Emotionally torn between her demanding boyfriend Aron and the more sensitive U.K. transplant Wyatt, an aspiring musician, Mickey attempts to negotiate what seems, for all the world, an unrealizable independent future. Meantime she scrambles to get Hank needed oxycontin, involving her in several serious situations with a conscientious social worker. As resilient as she is desperate, as determined as she is bewildered, Mickey has all the promise of a smart young woman and none of the support needed to realize it.

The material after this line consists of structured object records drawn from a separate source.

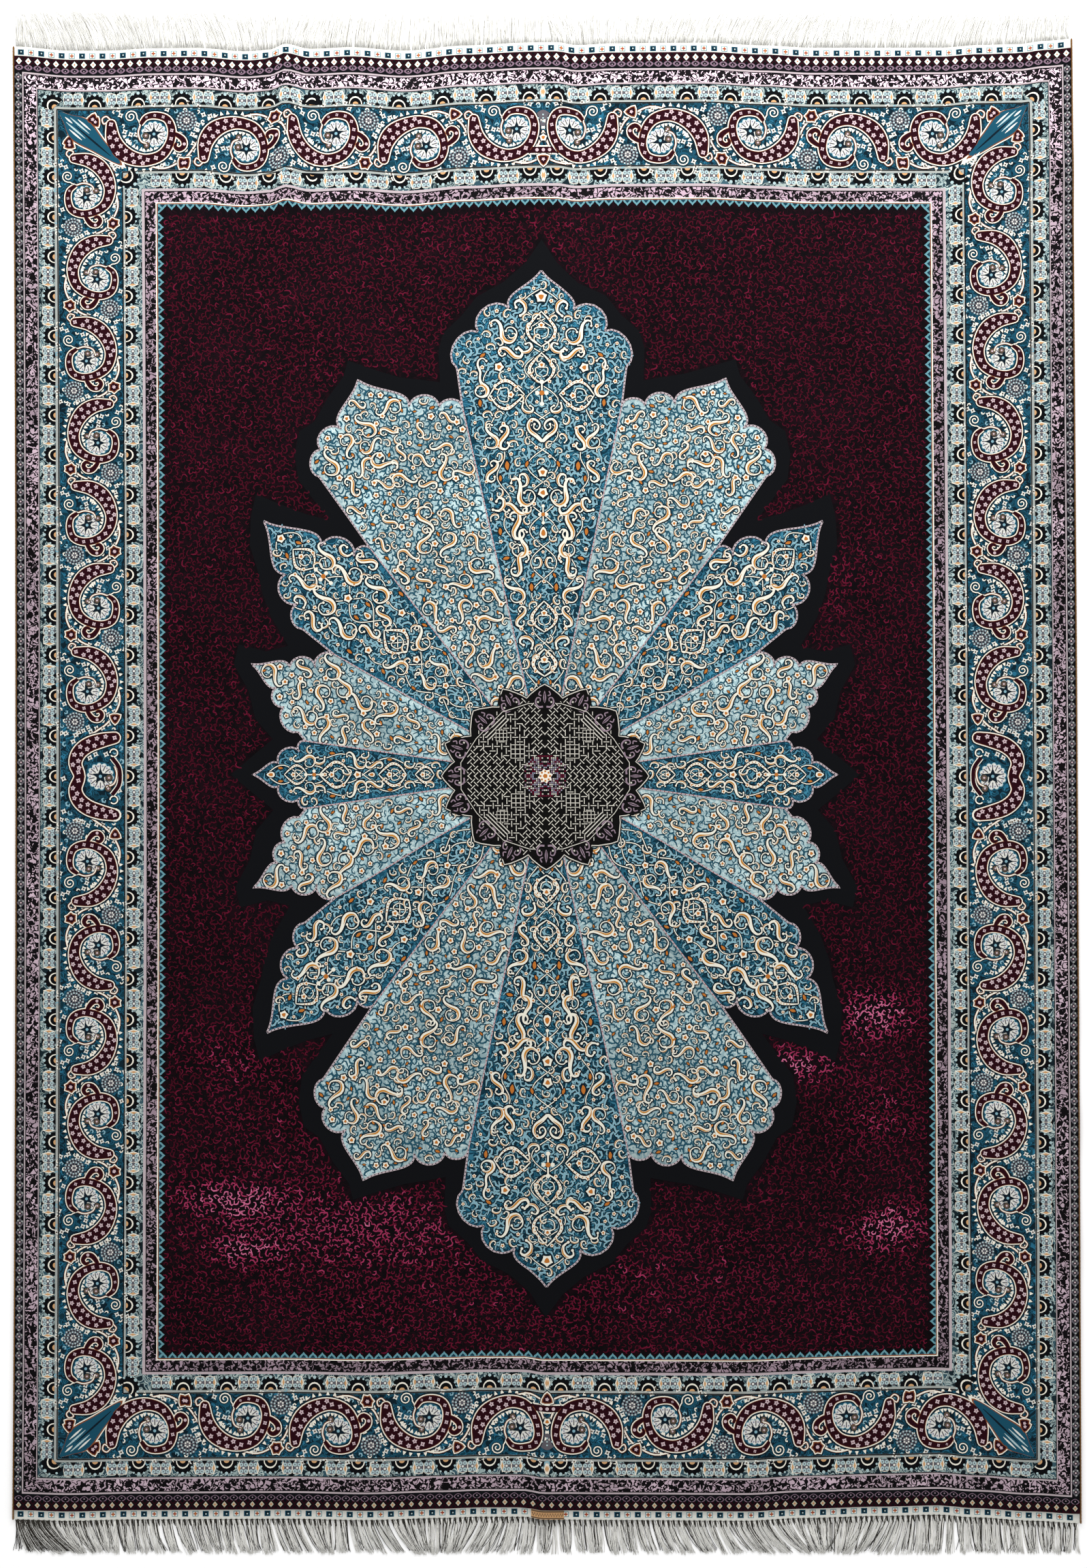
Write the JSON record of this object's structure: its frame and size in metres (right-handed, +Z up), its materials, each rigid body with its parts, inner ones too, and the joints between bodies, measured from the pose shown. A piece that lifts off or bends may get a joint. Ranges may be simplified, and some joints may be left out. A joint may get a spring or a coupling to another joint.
{
  "type": "chinese silk rug",
  "caption": "Knotted silk rug lying flat, with a petalled medallion, flower borders, flat-woven end strips, combed fringes and tan bound sides.",
  "frame": {"origin": "on the surface that the rug lies on, under the middle of its outline", "axes": "+Y along the rug from its foot to its head, +X across it to the right, +Z up out of the pile"},
  "size_m": [1.5272, 2.208, 0.01],
  "materials": {
    "silk_pile": "low silk pile with a soft sheen",
    "head_warp": "combed white silk warps",
    "foot_warp": "combed off-white silk warps",
    "binding_silk": "tan silk overcasting"
  },
  "bodies": {
    "root": {"pile": "silk_pile", "head_fringe": "head_warp", "foot_fringe": "foot_warp", "left_binding": "binding_silk", "right_binding": "binding_silk"}
  },
  "joints": []
}
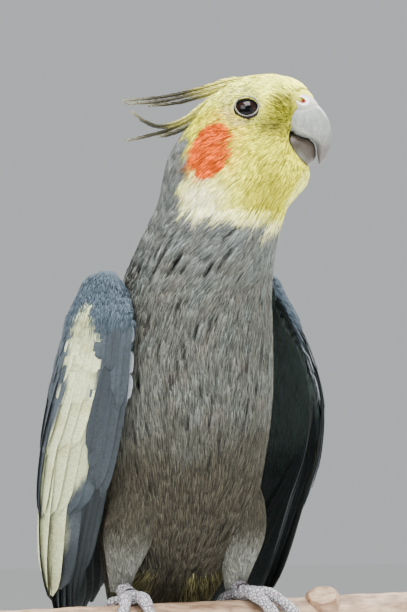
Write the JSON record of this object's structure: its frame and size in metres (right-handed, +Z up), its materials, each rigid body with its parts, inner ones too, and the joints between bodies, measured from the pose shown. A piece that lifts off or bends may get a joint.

In an understated metaphor, Mickey works as an assistant taxidermist, with several scenes that feature predatory animals not unlike those who populate her world. Praise in that regard goes to James Badge Dale as Hank. Dale doesn’t hold back from making himself a physically and emotionally distasteful character. As Mickey, Camila Morrone gives a perfect performance, making the complex Mickey completely believable even as she segues through a wide range of reactions to upsetting developments. One scene late in the film (no spoilers) is particularly fraught with disturbing behavior, and Morrone handles it with convincing poise. It should be noted that she’s a credit to her stepfather Al Pacino. 

Similarly, kudos to writer/director Annabelle Attanasio, her father Paul Attanasio is well known for his screenplays for “Quiz Show” and “Donnie Brasco.” Carefully observed, refusing to sensationalize the daily rhythms and emotional difficulties Mickey faces, Attanasio, in her debut feature, shows a mature handling of interpersonal dynamics.    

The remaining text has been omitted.